*SOURCE MATERIAL:*
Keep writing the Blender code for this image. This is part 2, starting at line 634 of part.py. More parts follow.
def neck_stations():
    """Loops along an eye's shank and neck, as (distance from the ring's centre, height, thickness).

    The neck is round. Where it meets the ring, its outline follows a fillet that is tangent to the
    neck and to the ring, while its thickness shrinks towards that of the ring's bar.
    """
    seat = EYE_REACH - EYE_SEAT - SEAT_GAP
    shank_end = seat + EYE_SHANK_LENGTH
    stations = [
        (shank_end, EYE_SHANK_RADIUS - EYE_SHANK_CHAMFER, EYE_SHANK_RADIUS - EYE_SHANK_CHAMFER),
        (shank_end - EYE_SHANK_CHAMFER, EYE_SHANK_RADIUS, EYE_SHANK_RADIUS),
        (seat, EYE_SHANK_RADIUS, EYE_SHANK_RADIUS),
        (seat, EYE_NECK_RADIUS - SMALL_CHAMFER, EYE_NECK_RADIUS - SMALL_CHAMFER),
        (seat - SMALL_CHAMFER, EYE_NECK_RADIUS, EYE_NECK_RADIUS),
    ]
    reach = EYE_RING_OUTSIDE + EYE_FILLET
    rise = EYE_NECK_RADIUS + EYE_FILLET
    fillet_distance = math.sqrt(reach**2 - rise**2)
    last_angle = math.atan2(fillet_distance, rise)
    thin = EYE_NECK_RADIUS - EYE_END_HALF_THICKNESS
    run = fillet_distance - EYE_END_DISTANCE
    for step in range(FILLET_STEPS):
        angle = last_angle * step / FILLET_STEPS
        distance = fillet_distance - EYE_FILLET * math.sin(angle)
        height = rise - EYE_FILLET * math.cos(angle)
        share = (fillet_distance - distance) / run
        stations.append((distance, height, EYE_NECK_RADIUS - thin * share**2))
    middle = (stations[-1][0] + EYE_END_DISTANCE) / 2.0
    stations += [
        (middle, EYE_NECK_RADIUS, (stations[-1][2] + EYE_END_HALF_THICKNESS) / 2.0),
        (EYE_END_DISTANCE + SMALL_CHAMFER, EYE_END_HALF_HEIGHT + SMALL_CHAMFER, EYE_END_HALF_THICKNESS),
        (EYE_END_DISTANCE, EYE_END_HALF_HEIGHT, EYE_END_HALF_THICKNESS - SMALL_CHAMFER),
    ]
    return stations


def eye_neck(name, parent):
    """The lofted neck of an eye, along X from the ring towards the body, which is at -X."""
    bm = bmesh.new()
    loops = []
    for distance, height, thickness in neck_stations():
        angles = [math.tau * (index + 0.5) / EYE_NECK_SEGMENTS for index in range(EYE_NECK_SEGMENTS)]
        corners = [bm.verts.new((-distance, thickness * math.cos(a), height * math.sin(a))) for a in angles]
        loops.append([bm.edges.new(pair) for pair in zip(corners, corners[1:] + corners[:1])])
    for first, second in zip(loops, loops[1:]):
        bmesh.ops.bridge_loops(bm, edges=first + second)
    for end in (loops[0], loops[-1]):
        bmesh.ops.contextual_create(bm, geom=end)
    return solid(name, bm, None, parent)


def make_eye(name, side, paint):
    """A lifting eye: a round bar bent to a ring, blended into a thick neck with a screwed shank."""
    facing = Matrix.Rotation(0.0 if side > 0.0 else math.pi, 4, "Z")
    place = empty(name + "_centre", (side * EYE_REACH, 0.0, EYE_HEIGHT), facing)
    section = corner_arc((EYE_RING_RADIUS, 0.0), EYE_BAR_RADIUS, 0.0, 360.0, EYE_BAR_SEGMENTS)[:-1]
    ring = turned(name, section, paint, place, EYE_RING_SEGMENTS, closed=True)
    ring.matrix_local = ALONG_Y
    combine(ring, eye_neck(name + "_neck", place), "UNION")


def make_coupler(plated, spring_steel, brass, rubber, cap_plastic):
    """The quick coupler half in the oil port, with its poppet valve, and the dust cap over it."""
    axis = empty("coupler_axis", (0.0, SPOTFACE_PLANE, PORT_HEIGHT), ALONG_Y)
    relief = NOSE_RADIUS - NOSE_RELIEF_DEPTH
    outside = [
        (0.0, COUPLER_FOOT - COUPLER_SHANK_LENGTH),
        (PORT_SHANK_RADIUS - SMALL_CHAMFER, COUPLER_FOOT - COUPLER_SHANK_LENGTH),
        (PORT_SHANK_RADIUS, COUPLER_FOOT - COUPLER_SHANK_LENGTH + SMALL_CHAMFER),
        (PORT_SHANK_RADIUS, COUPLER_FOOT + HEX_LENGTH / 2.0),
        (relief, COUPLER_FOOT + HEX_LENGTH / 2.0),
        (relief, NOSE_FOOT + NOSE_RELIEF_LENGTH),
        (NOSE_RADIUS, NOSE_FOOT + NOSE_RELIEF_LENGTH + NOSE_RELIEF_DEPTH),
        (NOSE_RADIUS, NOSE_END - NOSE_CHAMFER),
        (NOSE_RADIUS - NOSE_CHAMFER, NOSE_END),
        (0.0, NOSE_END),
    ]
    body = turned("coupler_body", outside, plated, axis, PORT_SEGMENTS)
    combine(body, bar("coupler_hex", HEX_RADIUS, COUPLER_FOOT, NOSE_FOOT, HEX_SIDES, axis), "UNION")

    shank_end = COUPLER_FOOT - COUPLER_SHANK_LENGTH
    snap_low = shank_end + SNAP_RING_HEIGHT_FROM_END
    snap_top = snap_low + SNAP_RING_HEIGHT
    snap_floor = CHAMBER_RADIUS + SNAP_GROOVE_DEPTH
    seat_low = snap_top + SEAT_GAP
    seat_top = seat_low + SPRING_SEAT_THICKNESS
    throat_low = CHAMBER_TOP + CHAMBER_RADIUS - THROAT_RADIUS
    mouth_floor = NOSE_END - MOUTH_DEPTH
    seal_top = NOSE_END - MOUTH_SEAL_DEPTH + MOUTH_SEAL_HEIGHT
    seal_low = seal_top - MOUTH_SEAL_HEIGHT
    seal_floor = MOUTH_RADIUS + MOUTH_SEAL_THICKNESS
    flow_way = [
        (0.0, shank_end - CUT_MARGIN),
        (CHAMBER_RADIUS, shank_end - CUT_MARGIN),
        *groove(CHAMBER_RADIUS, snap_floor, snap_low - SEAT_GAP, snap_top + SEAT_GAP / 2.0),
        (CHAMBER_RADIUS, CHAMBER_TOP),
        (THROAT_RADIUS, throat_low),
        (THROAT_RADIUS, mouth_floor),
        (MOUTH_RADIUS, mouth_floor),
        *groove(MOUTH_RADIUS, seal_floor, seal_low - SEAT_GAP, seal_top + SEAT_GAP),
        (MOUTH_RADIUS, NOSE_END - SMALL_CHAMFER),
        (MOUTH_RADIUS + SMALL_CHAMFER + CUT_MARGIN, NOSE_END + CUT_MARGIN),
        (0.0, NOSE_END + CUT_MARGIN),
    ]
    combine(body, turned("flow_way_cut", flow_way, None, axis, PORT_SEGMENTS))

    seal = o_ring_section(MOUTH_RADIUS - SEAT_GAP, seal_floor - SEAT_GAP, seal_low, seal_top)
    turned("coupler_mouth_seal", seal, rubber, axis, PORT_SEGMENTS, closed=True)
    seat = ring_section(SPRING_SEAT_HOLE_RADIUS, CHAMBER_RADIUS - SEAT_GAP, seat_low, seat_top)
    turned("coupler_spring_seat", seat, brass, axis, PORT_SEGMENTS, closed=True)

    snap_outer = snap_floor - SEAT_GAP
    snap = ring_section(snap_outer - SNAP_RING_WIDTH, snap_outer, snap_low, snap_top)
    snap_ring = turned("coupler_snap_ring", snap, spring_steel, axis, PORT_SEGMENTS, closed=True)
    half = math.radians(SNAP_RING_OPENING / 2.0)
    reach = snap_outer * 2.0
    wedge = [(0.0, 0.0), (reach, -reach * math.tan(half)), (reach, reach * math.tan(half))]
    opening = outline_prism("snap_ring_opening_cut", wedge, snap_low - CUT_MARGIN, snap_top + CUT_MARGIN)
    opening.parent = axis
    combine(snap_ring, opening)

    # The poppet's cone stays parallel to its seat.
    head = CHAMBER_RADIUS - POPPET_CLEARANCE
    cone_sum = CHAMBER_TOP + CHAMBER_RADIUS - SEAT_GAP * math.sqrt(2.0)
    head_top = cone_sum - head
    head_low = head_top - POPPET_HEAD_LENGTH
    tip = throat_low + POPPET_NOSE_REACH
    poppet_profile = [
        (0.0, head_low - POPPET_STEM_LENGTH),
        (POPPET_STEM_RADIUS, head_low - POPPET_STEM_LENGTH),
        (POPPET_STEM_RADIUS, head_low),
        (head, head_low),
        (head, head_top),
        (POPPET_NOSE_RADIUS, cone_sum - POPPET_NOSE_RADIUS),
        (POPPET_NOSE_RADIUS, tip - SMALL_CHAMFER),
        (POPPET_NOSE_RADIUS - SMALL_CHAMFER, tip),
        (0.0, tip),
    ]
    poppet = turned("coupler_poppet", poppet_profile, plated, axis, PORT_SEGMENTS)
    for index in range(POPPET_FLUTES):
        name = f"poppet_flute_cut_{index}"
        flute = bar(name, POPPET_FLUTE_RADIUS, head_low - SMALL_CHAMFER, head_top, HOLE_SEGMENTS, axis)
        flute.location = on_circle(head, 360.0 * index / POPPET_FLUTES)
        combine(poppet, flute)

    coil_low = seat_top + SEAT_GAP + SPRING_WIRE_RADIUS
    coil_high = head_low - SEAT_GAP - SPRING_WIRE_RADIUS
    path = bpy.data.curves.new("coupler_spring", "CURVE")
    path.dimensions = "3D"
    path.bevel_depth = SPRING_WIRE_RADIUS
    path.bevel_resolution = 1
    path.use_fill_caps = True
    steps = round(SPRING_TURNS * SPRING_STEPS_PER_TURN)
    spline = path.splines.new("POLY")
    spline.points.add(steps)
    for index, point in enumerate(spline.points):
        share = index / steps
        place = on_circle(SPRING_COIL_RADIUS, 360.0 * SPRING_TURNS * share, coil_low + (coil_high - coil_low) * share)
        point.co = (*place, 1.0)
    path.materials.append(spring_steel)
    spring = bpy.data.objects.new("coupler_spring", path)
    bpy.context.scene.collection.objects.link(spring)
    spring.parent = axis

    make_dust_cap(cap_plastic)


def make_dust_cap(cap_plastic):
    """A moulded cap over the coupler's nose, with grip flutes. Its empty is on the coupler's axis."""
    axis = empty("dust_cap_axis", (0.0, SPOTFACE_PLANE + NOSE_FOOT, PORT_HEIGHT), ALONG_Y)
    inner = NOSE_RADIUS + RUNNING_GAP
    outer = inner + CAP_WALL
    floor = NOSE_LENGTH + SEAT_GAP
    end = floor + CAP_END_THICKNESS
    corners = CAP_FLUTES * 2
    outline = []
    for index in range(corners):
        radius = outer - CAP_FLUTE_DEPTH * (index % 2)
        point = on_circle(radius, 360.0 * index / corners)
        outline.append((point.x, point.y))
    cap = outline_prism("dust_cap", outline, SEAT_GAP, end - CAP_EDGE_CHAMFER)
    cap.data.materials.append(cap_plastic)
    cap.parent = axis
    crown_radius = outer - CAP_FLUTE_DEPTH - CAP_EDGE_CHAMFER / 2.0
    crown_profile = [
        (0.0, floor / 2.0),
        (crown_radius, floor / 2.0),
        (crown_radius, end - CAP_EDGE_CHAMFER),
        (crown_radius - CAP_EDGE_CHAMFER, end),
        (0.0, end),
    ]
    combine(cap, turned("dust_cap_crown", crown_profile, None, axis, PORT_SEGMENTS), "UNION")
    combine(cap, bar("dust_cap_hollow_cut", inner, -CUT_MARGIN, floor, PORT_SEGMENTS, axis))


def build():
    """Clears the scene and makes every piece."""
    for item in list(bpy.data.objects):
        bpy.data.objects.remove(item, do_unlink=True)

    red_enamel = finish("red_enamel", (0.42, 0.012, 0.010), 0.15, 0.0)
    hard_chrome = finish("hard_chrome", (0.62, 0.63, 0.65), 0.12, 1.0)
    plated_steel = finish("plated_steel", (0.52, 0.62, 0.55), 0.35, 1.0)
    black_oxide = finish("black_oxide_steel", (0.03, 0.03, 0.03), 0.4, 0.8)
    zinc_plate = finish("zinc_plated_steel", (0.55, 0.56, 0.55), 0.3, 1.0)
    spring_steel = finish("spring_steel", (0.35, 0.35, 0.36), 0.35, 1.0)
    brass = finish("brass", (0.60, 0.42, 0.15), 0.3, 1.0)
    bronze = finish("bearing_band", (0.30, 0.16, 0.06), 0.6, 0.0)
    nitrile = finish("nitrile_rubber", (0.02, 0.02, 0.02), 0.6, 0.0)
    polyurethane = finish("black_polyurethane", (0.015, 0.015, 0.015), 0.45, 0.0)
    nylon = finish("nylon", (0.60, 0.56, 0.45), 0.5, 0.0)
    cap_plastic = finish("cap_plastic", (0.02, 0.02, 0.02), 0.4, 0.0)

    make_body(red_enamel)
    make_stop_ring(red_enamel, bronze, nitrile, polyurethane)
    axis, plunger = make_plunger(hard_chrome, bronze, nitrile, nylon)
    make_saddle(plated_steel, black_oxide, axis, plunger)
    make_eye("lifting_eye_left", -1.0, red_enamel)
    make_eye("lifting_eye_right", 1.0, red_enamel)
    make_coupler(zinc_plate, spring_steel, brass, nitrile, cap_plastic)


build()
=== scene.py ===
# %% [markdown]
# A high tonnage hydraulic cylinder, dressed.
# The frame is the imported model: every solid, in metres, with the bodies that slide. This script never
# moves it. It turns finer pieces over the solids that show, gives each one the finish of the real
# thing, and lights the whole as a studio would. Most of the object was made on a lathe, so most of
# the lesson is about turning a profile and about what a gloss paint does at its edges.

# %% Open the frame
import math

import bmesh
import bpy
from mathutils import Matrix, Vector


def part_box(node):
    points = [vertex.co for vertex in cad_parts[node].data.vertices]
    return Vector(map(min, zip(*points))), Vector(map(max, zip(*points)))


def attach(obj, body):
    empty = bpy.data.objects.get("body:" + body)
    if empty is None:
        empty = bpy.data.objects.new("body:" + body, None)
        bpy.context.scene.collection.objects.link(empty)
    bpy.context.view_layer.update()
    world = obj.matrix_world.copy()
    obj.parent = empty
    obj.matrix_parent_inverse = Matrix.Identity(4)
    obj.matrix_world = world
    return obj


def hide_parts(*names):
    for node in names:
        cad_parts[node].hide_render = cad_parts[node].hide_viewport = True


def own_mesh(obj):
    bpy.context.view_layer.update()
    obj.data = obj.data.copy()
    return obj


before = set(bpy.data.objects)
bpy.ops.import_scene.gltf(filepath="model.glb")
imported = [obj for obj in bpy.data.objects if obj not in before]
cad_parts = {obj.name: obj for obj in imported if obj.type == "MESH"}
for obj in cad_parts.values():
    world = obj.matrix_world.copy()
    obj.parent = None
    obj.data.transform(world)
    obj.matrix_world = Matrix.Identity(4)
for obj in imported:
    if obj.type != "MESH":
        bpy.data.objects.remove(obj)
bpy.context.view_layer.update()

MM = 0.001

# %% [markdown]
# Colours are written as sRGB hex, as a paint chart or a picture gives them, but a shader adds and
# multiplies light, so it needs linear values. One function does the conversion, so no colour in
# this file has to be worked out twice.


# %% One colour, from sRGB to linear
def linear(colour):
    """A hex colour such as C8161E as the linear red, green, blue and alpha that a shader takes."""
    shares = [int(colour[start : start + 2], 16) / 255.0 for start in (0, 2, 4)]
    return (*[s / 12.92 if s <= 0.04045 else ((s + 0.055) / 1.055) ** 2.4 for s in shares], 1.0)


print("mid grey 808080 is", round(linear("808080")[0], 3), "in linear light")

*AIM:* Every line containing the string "before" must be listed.

*ANSWER FOR THE TASK:*
before = set(bpy.data.objects)
imported = [obj for obj in bpy.data.objects if obj not in before]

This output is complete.